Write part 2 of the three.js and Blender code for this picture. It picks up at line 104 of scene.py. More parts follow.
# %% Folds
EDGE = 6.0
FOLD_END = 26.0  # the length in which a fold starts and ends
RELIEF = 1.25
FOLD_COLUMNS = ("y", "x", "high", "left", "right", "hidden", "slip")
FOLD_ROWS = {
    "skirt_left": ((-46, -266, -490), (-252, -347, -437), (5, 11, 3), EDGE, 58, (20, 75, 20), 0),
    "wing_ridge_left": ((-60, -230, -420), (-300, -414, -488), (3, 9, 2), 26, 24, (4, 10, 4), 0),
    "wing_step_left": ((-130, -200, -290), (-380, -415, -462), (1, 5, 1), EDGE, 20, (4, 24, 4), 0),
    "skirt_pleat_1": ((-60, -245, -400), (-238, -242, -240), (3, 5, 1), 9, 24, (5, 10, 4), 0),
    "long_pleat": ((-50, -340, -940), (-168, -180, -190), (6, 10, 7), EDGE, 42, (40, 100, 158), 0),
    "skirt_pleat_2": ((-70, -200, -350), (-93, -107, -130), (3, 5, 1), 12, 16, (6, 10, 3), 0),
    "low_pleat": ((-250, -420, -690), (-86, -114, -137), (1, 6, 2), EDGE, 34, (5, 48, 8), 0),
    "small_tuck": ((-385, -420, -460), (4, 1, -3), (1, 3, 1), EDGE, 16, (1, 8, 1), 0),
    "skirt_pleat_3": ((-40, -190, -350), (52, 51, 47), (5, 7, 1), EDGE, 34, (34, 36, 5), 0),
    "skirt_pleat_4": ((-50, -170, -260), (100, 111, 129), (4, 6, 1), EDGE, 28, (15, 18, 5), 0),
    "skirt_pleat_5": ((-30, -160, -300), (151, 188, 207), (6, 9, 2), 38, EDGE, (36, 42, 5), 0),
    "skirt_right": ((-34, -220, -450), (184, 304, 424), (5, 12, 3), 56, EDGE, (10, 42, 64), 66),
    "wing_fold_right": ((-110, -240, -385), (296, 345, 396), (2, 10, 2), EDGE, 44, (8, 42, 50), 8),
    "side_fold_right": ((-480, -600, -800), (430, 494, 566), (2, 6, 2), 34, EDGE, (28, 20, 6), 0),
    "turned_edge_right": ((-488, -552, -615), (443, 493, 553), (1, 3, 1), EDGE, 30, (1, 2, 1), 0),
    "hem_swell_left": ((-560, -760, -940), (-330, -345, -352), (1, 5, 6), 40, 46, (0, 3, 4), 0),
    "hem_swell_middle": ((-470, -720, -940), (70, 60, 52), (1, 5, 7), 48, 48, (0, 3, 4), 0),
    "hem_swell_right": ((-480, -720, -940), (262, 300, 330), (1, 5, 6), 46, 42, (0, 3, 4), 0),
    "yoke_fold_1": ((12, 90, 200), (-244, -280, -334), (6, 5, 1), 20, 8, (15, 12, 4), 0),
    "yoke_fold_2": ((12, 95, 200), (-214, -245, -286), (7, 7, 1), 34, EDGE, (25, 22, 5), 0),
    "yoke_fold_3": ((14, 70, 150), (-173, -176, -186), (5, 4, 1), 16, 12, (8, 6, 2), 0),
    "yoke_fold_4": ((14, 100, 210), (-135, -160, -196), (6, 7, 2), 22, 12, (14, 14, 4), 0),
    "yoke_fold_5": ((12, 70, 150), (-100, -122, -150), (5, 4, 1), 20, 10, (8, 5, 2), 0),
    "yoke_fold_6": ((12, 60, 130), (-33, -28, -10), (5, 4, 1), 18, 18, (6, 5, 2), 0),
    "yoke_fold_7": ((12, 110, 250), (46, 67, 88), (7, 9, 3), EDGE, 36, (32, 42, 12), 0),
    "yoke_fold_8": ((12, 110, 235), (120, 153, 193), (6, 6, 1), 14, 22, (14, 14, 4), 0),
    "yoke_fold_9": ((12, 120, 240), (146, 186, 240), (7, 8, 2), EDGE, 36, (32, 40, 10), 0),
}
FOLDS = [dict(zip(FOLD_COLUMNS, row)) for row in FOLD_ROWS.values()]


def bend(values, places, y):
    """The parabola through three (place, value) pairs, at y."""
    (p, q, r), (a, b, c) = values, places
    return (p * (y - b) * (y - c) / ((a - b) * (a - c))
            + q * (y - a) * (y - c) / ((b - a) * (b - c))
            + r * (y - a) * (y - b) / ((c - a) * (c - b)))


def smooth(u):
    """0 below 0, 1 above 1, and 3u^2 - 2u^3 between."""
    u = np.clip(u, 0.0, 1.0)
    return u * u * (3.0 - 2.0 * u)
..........
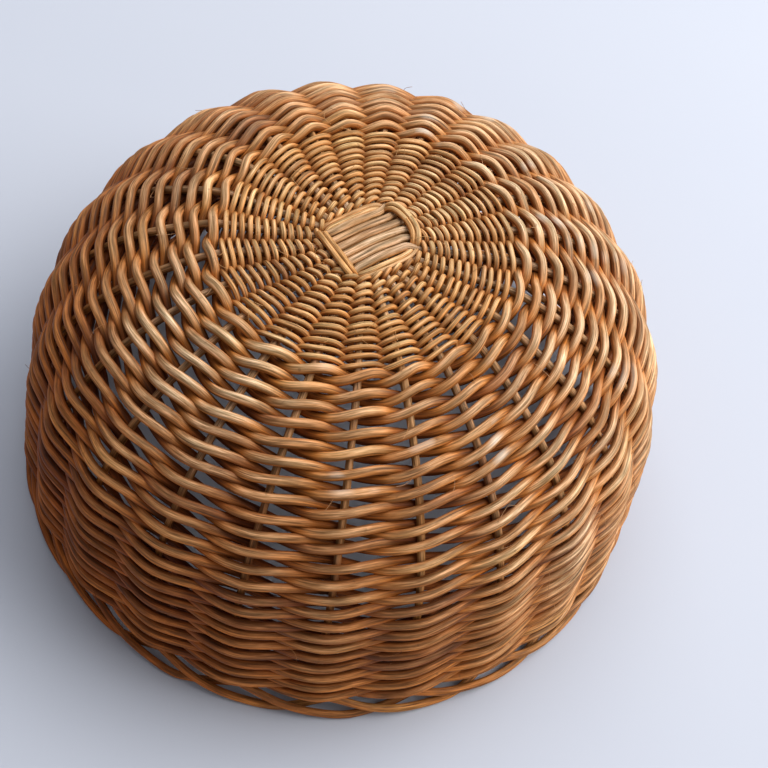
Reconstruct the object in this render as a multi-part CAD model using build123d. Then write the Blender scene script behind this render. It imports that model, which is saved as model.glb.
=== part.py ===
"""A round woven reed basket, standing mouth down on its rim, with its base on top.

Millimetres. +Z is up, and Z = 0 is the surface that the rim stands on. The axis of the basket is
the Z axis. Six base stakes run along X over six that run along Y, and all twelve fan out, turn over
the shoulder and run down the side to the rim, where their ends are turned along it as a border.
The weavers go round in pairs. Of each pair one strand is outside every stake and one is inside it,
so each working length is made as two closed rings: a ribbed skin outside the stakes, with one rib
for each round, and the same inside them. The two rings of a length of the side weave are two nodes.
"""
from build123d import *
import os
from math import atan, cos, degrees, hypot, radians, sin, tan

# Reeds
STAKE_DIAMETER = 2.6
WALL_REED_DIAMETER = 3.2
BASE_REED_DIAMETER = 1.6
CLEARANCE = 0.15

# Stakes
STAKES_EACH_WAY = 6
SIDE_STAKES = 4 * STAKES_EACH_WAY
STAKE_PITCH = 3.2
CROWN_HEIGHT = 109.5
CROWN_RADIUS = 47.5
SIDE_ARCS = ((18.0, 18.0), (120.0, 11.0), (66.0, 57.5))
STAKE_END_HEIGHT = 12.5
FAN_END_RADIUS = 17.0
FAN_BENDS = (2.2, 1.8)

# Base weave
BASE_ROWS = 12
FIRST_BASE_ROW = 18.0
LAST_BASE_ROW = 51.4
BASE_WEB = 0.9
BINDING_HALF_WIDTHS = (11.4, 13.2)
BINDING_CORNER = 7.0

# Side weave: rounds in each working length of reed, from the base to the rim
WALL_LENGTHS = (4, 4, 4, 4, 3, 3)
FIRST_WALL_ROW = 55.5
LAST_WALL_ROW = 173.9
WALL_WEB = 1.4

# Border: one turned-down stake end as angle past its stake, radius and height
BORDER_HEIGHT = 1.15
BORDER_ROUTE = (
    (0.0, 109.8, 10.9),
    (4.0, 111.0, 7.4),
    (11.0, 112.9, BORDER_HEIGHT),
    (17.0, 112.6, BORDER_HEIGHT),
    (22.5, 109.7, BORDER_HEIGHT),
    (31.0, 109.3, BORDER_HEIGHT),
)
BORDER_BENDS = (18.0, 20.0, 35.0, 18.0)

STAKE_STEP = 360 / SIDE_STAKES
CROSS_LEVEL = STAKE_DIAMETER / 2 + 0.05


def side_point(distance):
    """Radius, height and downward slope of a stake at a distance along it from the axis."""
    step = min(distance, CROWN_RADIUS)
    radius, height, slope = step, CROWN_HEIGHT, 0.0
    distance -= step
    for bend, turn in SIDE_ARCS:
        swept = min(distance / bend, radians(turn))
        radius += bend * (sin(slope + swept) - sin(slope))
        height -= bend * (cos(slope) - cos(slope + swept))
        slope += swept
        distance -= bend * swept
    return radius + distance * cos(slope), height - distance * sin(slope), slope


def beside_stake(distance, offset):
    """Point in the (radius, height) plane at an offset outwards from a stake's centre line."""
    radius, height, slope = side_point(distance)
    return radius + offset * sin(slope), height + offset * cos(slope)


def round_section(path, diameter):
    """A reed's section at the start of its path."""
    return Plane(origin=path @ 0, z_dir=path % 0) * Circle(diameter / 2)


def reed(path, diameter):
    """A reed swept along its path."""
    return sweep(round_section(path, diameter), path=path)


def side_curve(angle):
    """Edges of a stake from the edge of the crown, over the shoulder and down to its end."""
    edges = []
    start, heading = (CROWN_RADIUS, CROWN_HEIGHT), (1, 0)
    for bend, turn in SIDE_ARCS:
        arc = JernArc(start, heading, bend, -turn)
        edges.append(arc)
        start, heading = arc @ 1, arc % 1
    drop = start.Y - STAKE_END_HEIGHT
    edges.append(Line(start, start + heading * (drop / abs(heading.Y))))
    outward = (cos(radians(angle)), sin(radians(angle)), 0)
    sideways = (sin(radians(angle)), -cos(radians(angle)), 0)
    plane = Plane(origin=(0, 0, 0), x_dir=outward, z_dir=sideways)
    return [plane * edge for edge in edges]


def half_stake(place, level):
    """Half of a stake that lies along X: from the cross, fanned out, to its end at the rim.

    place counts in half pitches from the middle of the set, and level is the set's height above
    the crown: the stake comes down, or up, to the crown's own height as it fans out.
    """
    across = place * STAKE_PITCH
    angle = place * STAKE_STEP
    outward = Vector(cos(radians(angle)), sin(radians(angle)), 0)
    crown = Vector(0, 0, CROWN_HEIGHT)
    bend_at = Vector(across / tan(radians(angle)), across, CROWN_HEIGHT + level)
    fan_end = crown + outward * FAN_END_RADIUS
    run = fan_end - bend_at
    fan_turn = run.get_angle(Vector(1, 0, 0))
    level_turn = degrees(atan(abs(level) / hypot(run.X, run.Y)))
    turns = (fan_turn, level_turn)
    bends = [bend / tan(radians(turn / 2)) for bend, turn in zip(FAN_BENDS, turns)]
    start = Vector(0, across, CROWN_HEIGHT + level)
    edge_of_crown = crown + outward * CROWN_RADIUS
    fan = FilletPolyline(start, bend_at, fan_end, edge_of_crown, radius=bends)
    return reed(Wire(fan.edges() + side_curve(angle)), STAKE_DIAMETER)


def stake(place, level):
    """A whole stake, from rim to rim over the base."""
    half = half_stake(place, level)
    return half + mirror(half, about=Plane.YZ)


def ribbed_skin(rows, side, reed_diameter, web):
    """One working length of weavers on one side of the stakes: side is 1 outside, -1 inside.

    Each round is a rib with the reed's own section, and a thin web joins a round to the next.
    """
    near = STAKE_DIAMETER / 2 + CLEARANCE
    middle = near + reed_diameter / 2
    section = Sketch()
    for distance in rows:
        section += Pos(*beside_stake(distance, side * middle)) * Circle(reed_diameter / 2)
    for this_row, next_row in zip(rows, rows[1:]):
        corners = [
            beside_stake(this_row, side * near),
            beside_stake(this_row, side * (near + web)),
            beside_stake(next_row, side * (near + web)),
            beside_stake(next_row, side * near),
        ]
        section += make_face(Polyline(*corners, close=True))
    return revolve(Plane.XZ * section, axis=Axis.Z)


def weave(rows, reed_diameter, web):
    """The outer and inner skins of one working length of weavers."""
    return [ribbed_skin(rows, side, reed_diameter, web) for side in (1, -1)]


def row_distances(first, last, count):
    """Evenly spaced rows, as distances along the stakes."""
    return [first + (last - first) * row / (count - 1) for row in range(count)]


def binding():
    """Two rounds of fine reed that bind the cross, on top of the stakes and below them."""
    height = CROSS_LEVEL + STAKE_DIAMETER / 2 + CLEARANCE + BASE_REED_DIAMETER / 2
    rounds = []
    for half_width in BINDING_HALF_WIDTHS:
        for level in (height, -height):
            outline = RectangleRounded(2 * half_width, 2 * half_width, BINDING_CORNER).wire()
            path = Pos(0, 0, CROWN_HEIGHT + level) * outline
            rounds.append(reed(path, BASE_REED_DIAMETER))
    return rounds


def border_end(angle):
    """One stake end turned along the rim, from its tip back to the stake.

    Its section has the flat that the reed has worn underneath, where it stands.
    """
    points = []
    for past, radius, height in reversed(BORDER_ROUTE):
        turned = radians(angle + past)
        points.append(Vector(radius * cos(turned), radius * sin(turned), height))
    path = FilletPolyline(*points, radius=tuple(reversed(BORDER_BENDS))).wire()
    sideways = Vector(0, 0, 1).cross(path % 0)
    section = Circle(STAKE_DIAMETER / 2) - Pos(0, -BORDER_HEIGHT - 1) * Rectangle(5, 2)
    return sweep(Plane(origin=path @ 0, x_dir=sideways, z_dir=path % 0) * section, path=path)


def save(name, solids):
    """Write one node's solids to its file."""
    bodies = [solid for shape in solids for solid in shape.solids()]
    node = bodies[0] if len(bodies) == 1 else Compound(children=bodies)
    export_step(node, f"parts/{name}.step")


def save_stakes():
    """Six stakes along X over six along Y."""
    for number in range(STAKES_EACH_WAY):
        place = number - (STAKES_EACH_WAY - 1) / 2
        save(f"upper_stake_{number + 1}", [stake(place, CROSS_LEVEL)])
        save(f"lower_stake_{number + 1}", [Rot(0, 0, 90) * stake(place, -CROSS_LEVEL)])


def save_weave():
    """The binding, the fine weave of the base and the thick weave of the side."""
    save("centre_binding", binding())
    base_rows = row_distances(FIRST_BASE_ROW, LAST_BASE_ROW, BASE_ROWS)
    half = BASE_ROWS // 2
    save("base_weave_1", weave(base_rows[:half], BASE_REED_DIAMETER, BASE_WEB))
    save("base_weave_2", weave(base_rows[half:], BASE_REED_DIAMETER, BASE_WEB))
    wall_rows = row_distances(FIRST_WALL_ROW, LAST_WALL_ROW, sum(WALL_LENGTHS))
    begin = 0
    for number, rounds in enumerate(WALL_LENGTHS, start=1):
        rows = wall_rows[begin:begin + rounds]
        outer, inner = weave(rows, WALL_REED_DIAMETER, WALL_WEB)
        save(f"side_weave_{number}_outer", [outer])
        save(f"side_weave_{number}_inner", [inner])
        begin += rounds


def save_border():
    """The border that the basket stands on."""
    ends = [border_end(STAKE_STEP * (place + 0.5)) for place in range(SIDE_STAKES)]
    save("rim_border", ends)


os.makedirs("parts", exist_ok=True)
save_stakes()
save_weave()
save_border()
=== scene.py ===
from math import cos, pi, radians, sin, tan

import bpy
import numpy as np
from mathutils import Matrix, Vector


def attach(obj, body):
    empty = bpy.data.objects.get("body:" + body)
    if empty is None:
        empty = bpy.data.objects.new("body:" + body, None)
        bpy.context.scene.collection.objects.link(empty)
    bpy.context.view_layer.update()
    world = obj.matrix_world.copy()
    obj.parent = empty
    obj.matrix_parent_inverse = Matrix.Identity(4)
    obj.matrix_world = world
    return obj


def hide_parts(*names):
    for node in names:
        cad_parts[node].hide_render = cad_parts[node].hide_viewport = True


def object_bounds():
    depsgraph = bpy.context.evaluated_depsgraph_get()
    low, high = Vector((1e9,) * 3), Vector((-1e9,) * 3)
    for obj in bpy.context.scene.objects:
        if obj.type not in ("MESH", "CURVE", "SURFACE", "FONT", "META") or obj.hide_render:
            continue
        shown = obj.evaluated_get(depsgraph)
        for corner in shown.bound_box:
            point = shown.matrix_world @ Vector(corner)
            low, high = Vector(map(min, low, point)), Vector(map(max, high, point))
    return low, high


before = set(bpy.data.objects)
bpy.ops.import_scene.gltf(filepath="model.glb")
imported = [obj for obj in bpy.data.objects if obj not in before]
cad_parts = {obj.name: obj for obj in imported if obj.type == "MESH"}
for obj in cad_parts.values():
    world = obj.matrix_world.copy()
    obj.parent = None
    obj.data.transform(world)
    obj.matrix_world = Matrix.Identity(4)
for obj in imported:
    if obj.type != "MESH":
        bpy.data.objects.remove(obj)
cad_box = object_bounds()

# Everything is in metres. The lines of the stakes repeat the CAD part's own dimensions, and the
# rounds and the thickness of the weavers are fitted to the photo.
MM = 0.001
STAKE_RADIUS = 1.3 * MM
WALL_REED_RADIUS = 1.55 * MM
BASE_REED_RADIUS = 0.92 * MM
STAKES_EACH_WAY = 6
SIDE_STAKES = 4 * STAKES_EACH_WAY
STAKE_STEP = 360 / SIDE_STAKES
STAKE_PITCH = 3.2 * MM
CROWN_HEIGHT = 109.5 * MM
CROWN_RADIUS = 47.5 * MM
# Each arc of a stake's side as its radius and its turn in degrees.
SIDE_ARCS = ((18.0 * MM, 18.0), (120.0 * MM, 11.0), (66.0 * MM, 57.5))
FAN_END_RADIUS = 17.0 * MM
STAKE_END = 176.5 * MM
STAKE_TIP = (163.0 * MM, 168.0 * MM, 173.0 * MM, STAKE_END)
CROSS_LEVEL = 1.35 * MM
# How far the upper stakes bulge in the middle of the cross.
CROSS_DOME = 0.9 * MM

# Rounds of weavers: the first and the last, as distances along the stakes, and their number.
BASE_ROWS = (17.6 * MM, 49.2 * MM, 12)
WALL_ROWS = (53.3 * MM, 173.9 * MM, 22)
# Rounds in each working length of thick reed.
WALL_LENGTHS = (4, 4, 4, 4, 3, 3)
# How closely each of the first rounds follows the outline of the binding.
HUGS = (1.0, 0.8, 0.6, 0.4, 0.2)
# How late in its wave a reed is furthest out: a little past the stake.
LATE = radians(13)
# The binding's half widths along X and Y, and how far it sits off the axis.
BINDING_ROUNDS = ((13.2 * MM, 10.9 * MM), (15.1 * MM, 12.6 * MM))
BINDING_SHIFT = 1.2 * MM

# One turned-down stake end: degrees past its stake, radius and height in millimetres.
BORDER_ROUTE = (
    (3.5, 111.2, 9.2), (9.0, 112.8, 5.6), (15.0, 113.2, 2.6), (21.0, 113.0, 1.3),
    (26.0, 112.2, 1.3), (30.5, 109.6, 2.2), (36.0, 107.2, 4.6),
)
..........
**Brief**
Exactly repeat the lines from the line with "weave(base_rows[:half], BASE_REED_DIAMETER, BASE_WEB))" to the line with "before = set(bpy.data.objects)", including both, and output nothing else.

**Final answer**
    save("base_weave_1", weave(base_rows[:half], BASE_REED_DIAMETER, BASE_WEB))
    save("base_weave_2", weave(base_rows[half:], BASE_REED_DIAMETER, BASE_WEB))
    wall_rows = row_distances(FIRST_WALL_ROW, LAST_WALL_ROW, sum(WALL_LENGTHS))
    begin = 0
    for number, rounds in enumerate(WALL_LENGTHS, start=1):
        rows = wall_rows[begin:begin + rounds]
        outer, inner = weave(rows, WALL_REED_DIAMETER, WALL_WEB)
        save(f"side_weave_{number}_outer", [outer])
        save(f"side_weave_{number}_inner", [inner])
        begin += rounds


def save_border():
    """The border that the basket stands on."""
    ends = [border_end(STAKE_STEP * (place + 0.5)) for place in range(SIDE_STAKES)]
    save("rim_border", ends)


os.makedirs("parts", exist_ok=True)
save_stakes()
save_weave()
save_border()
=== scene.py ===
from math import cos, pi, radians, sin, tan

import bpy
import numpy as np
from mathutils import Matrix, Vector


def attach(obj, body):
    empty = bpy.data.objects.get("body:" + body)
    if empty is None:
        empty = bpy.data.objects.new("body:" + body, None)
        bpy.context.scene.collection.objects.link(empty)
    bpy.context.view_layer.update()
    world = obj.matrix_world.copy()
    obj.parent = empty
    obj.matrix_parent_inverse = Matrix.Identity(4)
    obj.matrix_world = world
    return obj


def hide_parts(*names):
    for node in names:
        cad_parts[node].hide_render = cad_parts[node].hide_viewport = True


def object_bounds():
    depsgraph = bpy.context.evaluated_depsgraph_get()
    low, high = Vector((1e9,) * 3), Vector((-1e9,) * 3)
    for obj in bpy.context.scene.objects:
        if obj.type not in ("MESH", "CURVE", "SURFACE", "FONT", "META") or obj.hide_render:
            continue
        shown = obj.evaluated_get(depsgraph)
        for corner in shown.bound_box:
            point = shown.matrix_world @ Vector(corner)
            low, high = Vector(map(min, low, point)), Vector(map(max, high, point))
    return low, high


before = set(bpy.data.objects)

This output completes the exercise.